(3D code data)
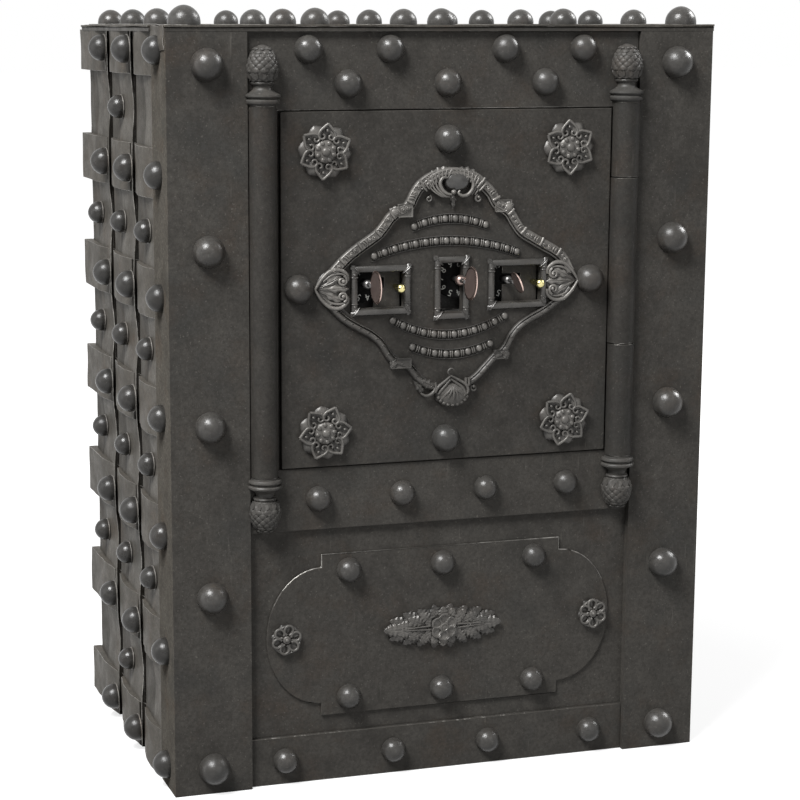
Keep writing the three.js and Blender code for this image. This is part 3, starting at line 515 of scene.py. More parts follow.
def metal_paint(name, colour, roughness, metallic=1.0, dull=0.12):
    """Bare metal with faint handling marks."""
    paint = Paint(name, colour, roughness, metallic)
    marks = paint.ranged(paint.noise(90, 5, 0.65), 0.35, 0.7)
    paint.colour(paint.blend(marks, colour, tint(colour, 0.72)))
    paint.roughness(paint.ranged(marks, 0, 1, roughness, roughness + dull))
    fine = paint.noise(700, 3, 0.6, paint.stretched((1, 1, 0.15)))
    paint.normal(paint.relief(fine, 0.00004))
    return paint.material


def oak_paint(name, colour):
    """Old oak with an upright grain."""
    paint = Paint(name, colour, 0.7, 0.0)
    grain = paint.noise(160, 6, 0.6, paint.stretched((1, 1, 0.06)))
    paint.colour(paint.blend(paint.ranged(grain, 0.35, 0.65), tint(colour, 0.55), colour))
    paint.normal(paint.relief(grain, 0.0004))
    return paint.material


PAINTS = {}


# Painted shade and rub on castings, along Y: where the ground ends and the painted shade is
# darkest, where the paint is full, and where the tops are rubbed lighter, partly wear and partly
# painted highlight
DOOR_SHADE_AND_RUB = (-0.1782, -0.1806, -0.1836)
LOW_SHADE_AND_RUB = (-0.1782, -0.1806, -0.1852)
ROW_SHADE_AND_RUB = (-0.1780, -0.1793, -0.1812)
PANEL_SHADE_AND_RUB = (-0.1742, -0.1765, -0.1795)
FRAME_SHADE_AND_RUB = (-0.1783, -0.1796, -0.1850)

# Paint, material, colour and its factor, roughness, metal, wave, grain, specular and crest (painted
# shade and rub)
IRON_PAINTS = (
    ("plate", "plate_graphite", "plate", 1.0, 0.48, 0.05, 0.0006, 0.00012, 0.10, None),
    ("door", "door_graphite", "plate", 0.87, 0.48, 0.05, 0.0006, 0.00012, 0.10, None),
    ("turned", "turned_graphite", "plate", 0.68, 0.46, 0.05, 0.0003, 0.00012, 0.10, None),
    ("strap", "strap_graphite", "strap", 0.93, 0.52, 0.05, 0.0008, 0.00012, 0.06, None),
    # The rear half of the straps on the left side: a darker copy of the strap paint, painted shade
    ("shade", "strap_shade", "strap", 0.66, 0.56, 0.05, 0.0008, 0.00012, 0.04, None),
    # Near-black without gloss for gaps, seams and hidden sheets: painted shade
    ("recess", "recess_soot", "strap", 0.20, 0.8, 0.0, 0.0004, 0.00012, 0.0, None),
    ("flange", "flange_graphite", "strap", 1.06, 0.60, 0.0, 0.0008, 0.00012, 0.0, None),
    ("cast", "cast_graphite", "cast", 0.85, 0.42, 0.05, 0.0002, 0.00010, 0.16, None),
    # Lower half of the cartouche: a darker copy of the door casting paint, painted shade
    ("low_cast", "cast_low_on_the_door", "cast", 0.66, 0.40, 0.1, 0.0002, 0.00010, 0.20,
     LOW_SHADE_AND_RUB),
    ("gloss", "glossy_cabochon", "cast", 0.50, 0.22, 0.0, 0.0001, 0.00005, 0.50, None),
    ("row_cast", "cast_rows", "cast", 1.0, 0.38, 0.2, 0.0001, 0.00005, 0.30, ROW_SHADE_AND_RUB),
    ("rosette_cast", "cast_rosettes", "cast", 0.74, 0.38, 0.25, 0.0002, 0.00010, 0.28,
     DOOR_SHADE_AND_RUB),
    ("door_cast", "cast_on_the_door", "cast", 1.0, 0.38, 0.25, 0.0002, 0.00010, 0.32,
     DOOR_SHADE_AND_RUB),
    ("panel_cast", "cast_on_the_panel", "cast", 0.68, 0.38, 0.25, 0.0002, 0.00010, 0.28,
     PANEL_SHADE_AND_RUB),
    ("nail", "nail_graphite", "cast", 0.60, 0.29, 0.0, 0.0010, 0.00012, 0.27, None),
    # Nails on the left side: a darker copy of the nail paint, painted shade
    ("side_nail", "side_nail_graphite", "cast", 0.33, 0.29, 0.0, 0.0010, 0.00012, 0.27, None),
    ("frame", "window_frame_graphite", "cast", 0.60, 0.27, 0.25, 0.0004, 0.00010, 0.45,
     FRAME_SHADE_AND_RUB),
    # Lips of the side nails: much lighter, partly rubbed wear and partly painted highlight
    ("nail_rim", "nail_rim", "cast", 3.2, 0.36, 0.4, 0.0003, 0.00012, 0.20, None),
    ("dark", "inner_sheet", "dark", 1.0, 0.6, 0.2, 0.0004, 0.00012, 0.10, None),
    ("dial", "dial_black", "black", 1.0, 0.7, 0.0, 0.0001, 0.00005, 0.03, None),
)

# Paint, material, colour and its factor, roughness, metal and how much the marks dull it
METAL_PAINTS = (
    ("figure", "dial_figures", "pale", 1.0, 0.45, 0.3, 0.12),
    ("steel", "dull_steel", "steel", 0.42, 0.44, 1.0, 0.12),
    # Faces of the thumb-turn discs: a very dark copy of the coppery steel, painted dark reflection
    ("turn", "coppery_steel", "turn", 0.17, 0.34, 0.5, 0.10),
    ("turn_rim", "bright_coppery_rim", "turn", 1.0, 0.22, 1.0, 0.10),
    ("boss", "dark_steel_boss", "steel", 0.35, 0.28, 0.9, 0.10),
    ("turn_boss", "coppery_boss", "turn", 0.45, 0.26, 0.9, 0.10),
    ("brass", "pale_brass", "brass", 1.0, 0.18, 1.0, 0.10),
)


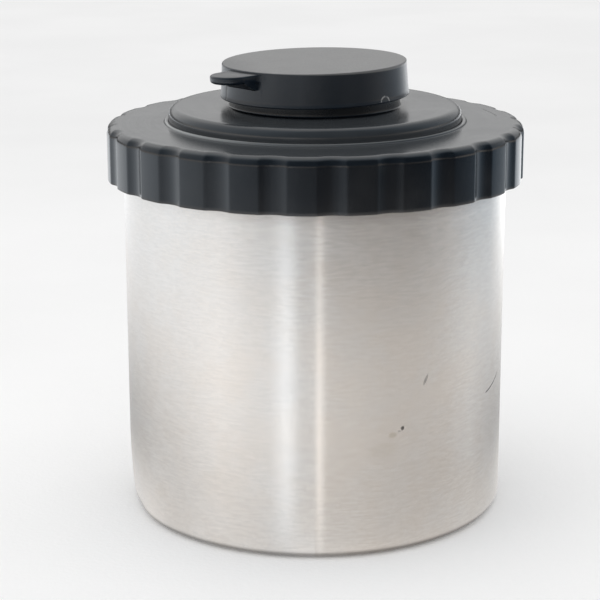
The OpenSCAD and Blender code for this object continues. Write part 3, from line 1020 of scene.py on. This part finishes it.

** Task instructions **
Find every line in the records above that holds the word "scene", and copy each one.

** Worked answer **
Keep writing the three.js and Blender code for this image. This is part 3, starting at line 515 of scene.py. More parts follow.
The OpenSCAD and Blender code for this object continues. Write part 3, from line 1020 of scene.py on. This part finishes it.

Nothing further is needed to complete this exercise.